A large part of the book deals with that most complex of issues – abducted women, and their recovery. In her capacity as a social activist and, later, member of the Shanti Dal, Anis Kidwai was an integral part of the recovery and rehabilitation of abducted girls and women, who would then be returned to their families in India, and even to those families who had settled in Pakistan. She recounts in heart-breaking detail the trauma these women – some of them little more than children – underwent, not just at the hands of their abductors but – at the moment of recovery – at the hands of their rescuers; moved to tears by the anguish of the girls refusing to leave their new families, new husbands, she cannot help but ask if they, the rehabilitators, are doing the right thing: ‘My sense of duty amputated my hands and feet and good sense.' Possibly the most striking aspect of this memoir is how, through all the turmoil and heartbreak she witnesses, Anis Kidwai does not once lay the blame at the door of any one religion; while admitting that her heart bleeds at the sight of Muslim suffering, she is quick to state that atrocities occurred on both sides, and that it is man, not God who is to blame. In fact, her memoir makes apparent the state collusion in the violence of 1947–48 – she speaks time and again of the corruption of government officials; of the inaction on the part of the police; of the fact that police officers, in league with the local government, drove out Muslims from villages whose Hindus were only too willing to have them stay on; and that powerful ministers and functionaries took away, or re-abducted, the women recovered from their houses the very next day after paying out bribes.
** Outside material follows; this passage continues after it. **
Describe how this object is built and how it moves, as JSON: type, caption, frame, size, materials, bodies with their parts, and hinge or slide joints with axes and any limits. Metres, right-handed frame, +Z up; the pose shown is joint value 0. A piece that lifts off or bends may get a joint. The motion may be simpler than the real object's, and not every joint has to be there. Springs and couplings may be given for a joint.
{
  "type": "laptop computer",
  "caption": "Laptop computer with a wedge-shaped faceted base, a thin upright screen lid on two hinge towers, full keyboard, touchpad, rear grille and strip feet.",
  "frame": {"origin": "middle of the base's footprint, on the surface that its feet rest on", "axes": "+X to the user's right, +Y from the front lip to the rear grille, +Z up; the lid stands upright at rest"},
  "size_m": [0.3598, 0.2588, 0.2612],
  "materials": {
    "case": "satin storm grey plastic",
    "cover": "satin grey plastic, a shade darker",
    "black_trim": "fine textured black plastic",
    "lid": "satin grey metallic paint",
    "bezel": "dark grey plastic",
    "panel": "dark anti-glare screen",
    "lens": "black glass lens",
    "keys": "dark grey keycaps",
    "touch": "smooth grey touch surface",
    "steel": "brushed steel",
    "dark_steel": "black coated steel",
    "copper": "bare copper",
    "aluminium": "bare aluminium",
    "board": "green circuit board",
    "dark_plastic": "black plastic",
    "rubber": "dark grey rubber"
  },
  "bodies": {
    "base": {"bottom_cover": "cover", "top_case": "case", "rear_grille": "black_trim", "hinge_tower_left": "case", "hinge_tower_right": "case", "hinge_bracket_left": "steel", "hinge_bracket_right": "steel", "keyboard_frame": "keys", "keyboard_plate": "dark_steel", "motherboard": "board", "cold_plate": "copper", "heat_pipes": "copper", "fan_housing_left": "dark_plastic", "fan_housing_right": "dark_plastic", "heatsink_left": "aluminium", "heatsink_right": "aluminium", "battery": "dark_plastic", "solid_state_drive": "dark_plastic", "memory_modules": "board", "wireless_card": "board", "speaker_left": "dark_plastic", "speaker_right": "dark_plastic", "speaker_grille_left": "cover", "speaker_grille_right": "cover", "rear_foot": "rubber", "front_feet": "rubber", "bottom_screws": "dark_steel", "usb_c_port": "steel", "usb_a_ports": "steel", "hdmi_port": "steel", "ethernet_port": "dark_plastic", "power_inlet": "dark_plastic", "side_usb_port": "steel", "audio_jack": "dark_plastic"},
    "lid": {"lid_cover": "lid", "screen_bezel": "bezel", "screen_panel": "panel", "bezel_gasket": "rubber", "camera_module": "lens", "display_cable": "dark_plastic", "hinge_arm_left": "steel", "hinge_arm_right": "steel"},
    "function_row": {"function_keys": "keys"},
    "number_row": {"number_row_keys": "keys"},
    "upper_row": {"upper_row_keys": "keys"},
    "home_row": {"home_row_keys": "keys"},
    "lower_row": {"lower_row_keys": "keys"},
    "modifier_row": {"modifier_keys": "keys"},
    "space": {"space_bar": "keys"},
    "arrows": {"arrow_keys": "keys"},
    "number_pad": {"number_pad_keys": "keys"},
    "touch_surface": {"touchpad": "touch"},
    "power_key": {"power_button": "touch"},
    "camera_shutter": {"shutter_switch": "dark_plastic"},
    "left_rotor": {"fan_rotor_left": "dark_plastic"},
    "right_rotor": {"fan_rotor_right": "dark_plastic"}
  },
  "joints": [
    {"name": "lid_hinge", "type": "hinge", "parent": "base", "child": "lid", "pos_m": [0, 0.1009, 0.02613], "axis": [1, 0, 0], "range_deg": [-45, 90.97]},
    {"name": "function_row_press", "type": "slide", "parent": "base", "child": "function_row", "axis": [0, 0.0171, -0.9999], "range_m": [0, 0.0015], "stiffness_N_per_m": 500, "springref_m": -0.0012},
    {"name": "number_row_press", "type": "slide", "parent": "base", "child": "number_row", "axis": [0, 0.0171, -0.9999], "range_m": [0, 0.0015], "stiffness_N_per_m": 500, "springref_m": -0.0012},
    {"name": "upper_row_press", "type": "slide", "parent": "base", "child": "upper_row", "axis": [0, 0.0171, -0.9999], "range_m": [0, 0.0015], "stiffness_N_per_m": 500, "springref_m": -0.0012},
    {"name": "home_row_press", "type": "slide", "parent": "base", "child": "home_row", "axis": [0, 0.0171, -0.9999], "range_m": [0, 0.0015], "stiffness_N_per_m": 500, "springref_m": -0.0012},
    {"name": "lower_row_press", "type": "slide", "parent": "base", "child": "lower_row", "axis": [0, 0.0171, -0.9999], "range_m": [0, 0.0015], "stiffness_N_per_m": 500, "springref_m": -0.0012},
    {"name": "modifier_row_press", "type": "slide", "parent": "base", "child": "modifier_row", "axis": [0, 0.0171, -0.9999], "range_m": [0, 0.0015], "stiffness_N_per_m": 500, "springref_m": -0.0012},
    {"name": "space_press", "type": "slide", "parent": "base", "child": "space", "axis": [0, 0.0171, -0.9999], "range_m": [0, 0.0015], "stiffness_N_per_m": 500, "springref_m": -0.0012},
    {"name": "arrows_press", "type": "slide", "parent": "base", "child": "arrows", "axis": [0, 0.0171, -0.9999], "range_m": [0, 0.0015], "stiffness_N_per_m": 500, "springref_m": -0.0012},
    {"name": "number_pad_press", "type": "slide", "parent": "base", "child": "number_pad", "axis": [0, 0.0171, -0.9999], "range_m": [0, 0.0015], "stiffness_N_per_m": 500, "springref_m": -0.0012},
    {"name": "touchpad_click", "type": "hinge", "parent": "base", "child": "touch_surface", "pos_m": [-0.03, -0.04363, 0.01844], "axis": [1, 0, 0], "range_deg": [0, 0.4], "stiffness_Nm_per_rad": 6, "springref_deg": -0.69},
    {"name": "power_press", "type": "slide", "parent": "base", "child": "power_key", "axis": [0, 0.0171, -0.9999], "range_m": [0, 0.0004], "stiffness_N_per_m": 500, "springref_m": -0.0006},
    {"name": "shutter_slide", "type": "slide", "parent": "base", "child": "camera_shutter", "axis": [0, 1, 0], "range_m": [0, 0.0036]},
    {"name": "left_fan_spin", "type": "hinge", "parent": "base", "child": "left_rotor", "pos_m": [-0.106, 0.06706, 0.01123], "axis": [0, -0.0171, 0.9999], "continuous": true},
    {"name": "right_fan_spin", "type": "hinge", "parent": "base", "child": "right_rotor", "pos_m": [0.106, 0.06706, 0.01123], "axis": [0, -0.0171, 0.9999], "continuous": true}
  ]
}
It is always the common people who are the casualties of war waged by greedy politicians – the Partition was no exception.
While Ayesha Kidwai's translation certainly does justice to her grandmother's memoirs, one suspects that a lot of the linguistic beauty of the original Urdu has been lost in translation; there are parts, which would undoubtedly have been poignant and poetic in Azadi…, that veer dangerously close to the melodramatic. Perhaps the best part of the book is the affectionate biographical note penned by Ayesha Kidwai – she sketches in loving detail the story of her grandmother's life, her politics and ideology, her continued activism and tenure in the Rajya Sabha. (Along with Savitry Devi, she tried, and failed, to get a bill passed to end the sexual harassment of women – the Punishment for Molestation of Women Bill, 1958. How different life might have been had they succeeded in their efforts!)
The only desire of Anis Kidwai and her fellow activists was to build a new India, one free of hatred, violence and corruption, one in which the ideals of her beloved Bapu lived on. She was too intelligent, however, to not realise that this could well be an unrealised dream – ‘We have to serve the sentence for our crimes. If we don't appreciate the urgency of addressing this degeneration … the thorns we have sown will continue to rend the fabric of humanity for years.' Nearly 64 years after independence, reeling as we are under the disillusionment wrought by decades of corruption, political indifference and communalism, it wouldn't hurt us to let this ‘recovered treasure' part of our history goad us into a re-examination of ourselves, and the direction which our country seems to be taking.